# US Citizen selling Uk Property Tax implications



## Newsbunny (Sep 29, 2010)

Can anyone help please with a US tax question? My husband and I have been married and have lived in the in the UK for the past twenty four years. We are now thinking of selling our family home in Surrey, to downsize, now that the kids are beginning to leave home for University etc.

In those twenty four years I have continued to file my US TAX return every year and when our kids (now 18 and 20) were first born I have filed for them as well.

My husband has always been and will remain a UK Citizen. He has never had any dealing with the US tax authorities. As he says, he likes my country but loves his own.

We bought our current home 15 years ago for £200,000. If it sells in the next few months we will probably clear about £800,000 after the agents fees.

The house was bought in our joint names 15 years ago. Will I, the US passport holder, have to pay US capital gains tax on my share of the sale?

Assuming the profit on the sale is £600,000 my share is £300,000. Roughly $500,000. I understand that the US personal allowance on property is only $250,000?

My husband keeps muttering about "no taxation withour representation" - he thinks that we shouldn't pay any US tax on the property as there is no UK tax to pay on it and we don't live in the US.

Does anyone out there know what the situation is and how much tax we are going to be liable for? Is there any LEGAL way around it?

Best Regards

Newsbunny.


----------



## Bevdeforges (Nov 16, 2007)

Welcome to the wonderful world of US expat taxes!

One of the "gotchas" about filing taxes as a US citizen resident overseas is the bit where we have to file as "married filing separately" if we're married to a "non-resident alien." You might want to research a bit on the IRS website to see what (if anything) you can find about the need to split the gain 50-50. If you contributed a smaller portion of your own money toward paying off the mortgage or to the initial down payment, you might be able to justify reducing "your" portion of the gain to fall under the $250,000 figure - and if that's the case then you don't have to report the sale at all on your US taxes.

To help you in that, too, don't compare your proceeds on the sale to what you originally paid for the house, but check the information on "determining the basis of the property" (Pub. 523) to see if you can justify adding improvements and all to the basis to further reduce the gain.

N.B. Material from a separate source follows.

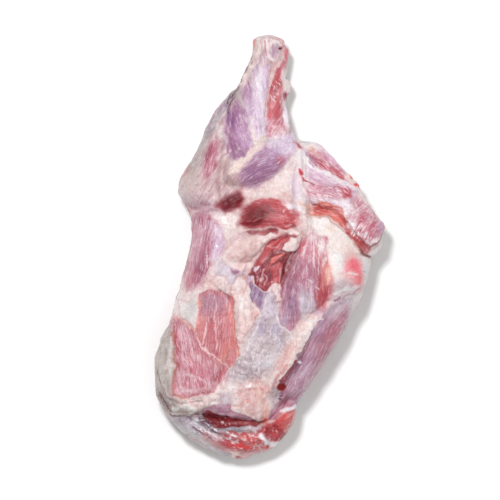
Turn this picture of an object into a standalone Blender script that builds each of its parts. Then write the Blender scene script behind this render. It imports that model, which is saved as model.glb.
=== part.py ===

Several years ago I stumbled onto something in Pub 54 (for us overseas residents) that indicated that you do not have to split the household income in half when filing as a US citizen married to a NRA, even if you're in a country where you are considered to have the right to 50% of household income - but of course I can't find that same section again recently. I would try to take the same stance on the home ownership - if your husband's income over the time you've owned the home is larger than yours, I would split the ownership interest (and thus the eventual gain) accordingly.

This is, however, what we used to call "an aggressive tax stance" back at Price Waterhouse. I can't guarantee it will fly, but it might be worth the attempt.
Cheers,
Bev


----------



## Newsbunny (Sep 29, 2010)

Bevdeforges said:


> Welcome to the wonderful world of US expat taxes!
> 
> One of the "gotchas" about filing taxes as a US citizen resident overseas is the bit where we have to file as "married filing separately" if we're married to a "non-resident alien." You might want to research a bit on the IRS website to see what (if anything) you can find about the need to split the gain 50-50. If you contributed a smaller portion of your own money toward paying off the mortgage or to the initial down payment, you might be able to justify reducing "your" portion of the gain to fall under the $250,000 figure - and if that's the case then you don't have to report the sale at all on your US taxes.
> 
> ...


Thank you so much for taking the trouble to repond. Much appreciated. Newsbunny


----------